### YOUR OBJECTIVE:
Copy every line, exactly and only, from the line containing "const model = new THREE.Group();" to the line containing "imported = [obj", both lines included.

### PROVIDED ENTRIES:
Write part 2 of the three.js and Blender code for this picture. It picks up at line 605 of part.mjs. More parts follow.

...

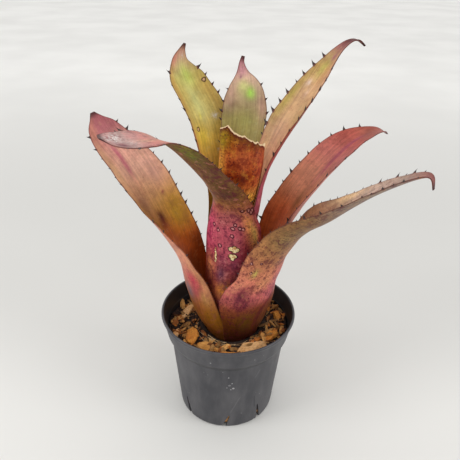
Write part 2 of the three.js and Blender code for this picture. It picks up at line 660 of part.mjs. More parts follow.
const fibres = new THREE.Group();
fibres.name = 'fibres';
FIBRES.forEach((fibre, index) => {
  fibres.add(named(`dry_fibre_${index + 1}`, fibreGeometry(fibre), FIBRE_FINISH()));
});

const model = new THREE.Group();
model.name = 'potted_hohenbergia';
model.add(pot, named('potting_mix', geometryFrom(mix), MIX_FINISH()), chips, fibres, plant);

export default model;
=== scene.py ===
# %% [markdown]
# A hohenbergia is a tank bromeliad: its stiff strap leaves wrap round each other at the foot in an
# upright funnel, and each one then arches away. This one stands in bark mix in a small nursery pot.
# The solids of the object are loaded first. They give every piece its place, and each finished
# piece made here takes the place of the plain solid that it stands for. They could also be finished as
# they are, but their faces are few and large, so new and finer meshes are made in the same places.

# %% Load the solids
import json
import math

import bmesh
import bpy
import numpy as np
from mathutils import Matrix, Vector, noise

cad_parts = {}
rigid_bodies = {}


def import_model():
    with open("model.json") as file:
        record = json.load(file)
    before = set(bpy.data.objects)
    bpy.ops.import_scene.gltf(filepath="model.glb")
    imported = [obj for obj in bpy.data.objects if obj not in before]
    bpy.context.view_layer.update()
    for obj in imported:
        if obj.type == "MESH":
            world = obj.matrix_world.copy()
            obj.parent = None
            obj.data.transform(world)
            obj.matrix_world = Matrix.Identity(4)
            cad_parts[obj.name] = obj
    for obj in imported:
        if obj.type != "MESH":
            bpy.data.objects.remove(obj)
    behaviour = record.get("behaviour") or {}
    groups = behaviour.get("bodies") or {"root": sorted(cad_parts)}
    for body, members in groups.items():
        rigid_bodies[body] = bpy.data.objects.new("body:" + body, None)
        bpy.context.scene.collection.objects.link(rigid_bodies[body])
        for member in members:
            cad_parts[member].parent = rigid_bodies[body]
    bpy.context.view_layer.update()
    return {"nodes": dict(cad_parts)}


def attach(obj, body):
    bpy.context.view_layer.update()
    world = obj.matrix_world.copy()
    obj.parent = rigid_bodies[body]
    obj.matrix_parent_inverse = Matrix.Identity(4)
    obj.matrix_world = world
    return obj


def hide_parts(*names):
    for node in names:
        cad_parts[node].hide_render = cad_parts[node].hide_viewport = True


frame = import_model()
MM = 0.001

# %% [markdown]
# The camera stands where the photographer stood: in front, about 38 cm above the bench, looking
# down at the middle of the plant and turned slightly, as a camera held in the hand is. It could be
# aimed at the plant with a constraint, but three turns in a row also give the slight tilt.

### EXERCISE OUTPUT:
const model = new THREE.Group();
model.name = 'potted_hohenbergia';
model.add(pot, named('potting_mix', geometryFrom(mix), MIX_FINISH()), chips, fibres, plant);

export default model;
=== scene.py ===
# %% [markdown]
# A hohenbergia is a tank bromeliad: its stiff strap leaves wrap round each other at the foot in an
# upright funnel, and each one then arches away. This one stands in bark mix in a small nursery pot.
# The solids of the object are loaded first. They give every piece its place, and each finished
# piece made here takes the place of the plain solid that it stands for. They could also be finished as
# they are, but their faces are few and large, so new and finer meshes are made in the same places.

# %% Load the solids
import json
import math

import bmesh
import bpy
import numpy as np
from mathutils import Matrix, Vector, noise

cad_parts = {}
rigid_bodies = {}


def import_model():
    with open("model.json") as file:
        record = json.load(file)
    before = set(bpy.data.objects)
    bpy.ops.import_scene.gltf(filepath="model.glb")
    imported = [obj for obj in bpy.data.objects if obj not in before]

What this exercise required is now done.